Start DATASET CONTENT

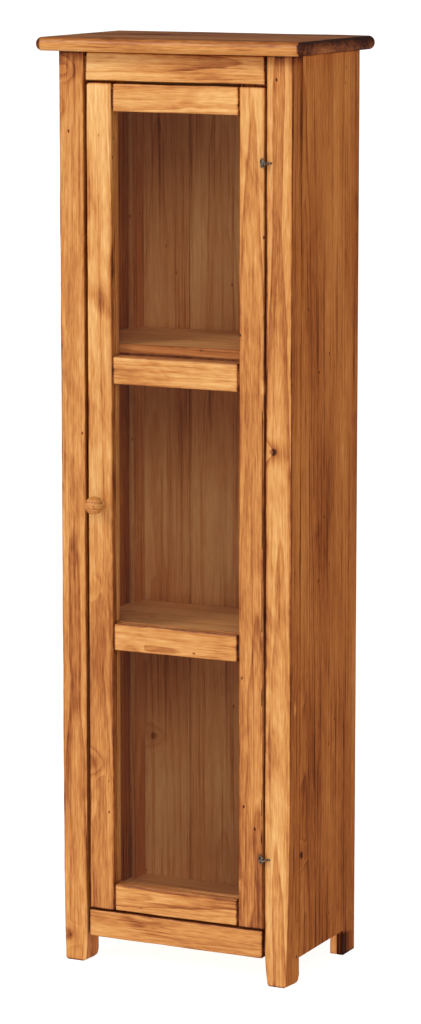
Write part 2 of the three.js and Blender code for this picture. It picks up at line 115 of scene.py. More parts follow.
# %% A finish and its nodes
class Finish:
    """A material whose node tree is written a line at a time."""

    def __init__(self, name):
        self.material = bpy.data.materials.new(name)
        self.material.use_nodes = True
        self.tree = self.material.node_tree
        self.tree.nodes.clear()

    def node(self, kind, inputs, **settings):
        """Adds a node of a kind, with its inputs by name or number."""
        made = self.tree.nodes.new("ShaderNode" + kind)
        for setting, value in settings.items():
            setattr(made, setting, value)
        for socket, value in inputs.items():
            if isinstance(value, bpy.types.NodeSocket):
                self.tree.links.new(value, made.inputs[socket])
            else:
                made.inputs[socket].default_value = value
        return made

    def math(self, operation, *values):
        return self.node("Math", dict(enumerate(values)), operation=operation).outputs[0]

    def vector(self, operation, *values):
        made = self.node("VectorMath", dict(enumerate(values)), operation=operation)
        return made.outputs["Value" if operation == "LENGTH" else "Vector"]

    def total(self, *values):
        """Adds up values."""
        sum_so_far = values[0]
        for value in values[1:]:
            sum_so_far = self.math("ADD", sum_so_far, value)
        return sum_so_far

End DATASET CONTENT

### THE REQUEST
Repeat the material word for word, in full.

### REPLY TO THE EXERCISE
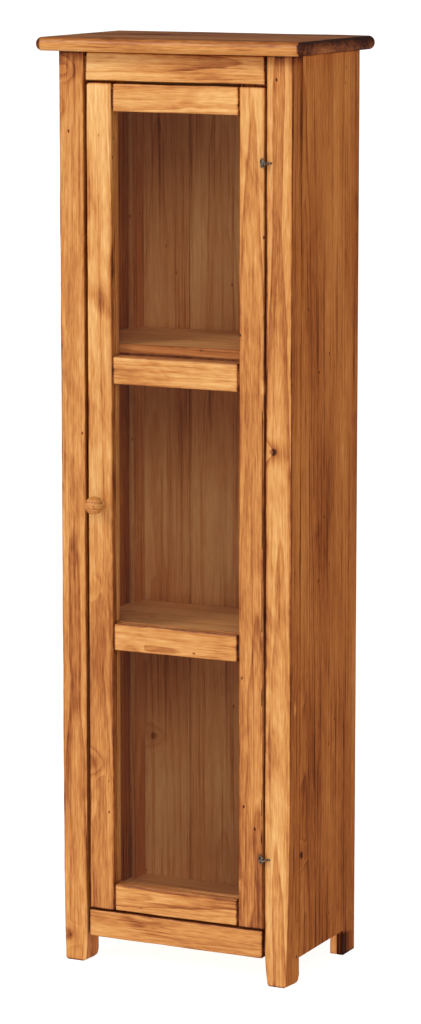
Write part 2 of the three.js and Blender code for this picture. It picks up at line 115 of scene.py. More parts follow.
# %% A finish and its nodes
class Finish:
    """A material whose node tree is written a line at a time."""

    def __init__(self, name):
        self.material = bpy.data.materials.new(name)
        self.material.use_nodes = True
        self.tree = self.material.node_tree
        self.tree.nodes.clear()

    def node(self, kind, inputs, **settings):
        """Adds a node of a kind, with its inputs by name or number."""
        made = self.tree.nodes.new("ShaderNode" + kind)
        for setting, value in settings.items():
            setattr(made, setting, value)
        for socket, value in inputs.items():
            if isinstance(value, bpy.types.NodeSocket):
                self.tree.links.new(value, made.inputs[socket])
            else:
                made.inputs[socket].default_value = value
        return made

    def math(self, operation, *values):
        return self.node("Math", dict(enumerate(values)), operation=operation).outputs[0]

    def vector(self, operation, *values):
        made = self.node("VectorMath", dict(enumerate(values)), operation=operation)
        return made.outputs["Value" if operation == "LENGTH" else "Vector"]

    def total(self, *values):
        """Adds up values."""
        sum_so_far = values[0]
        for value in values[1:]:
            sum_so_far = self.math("ADD", sum_so_far, value)
        return sum_so_far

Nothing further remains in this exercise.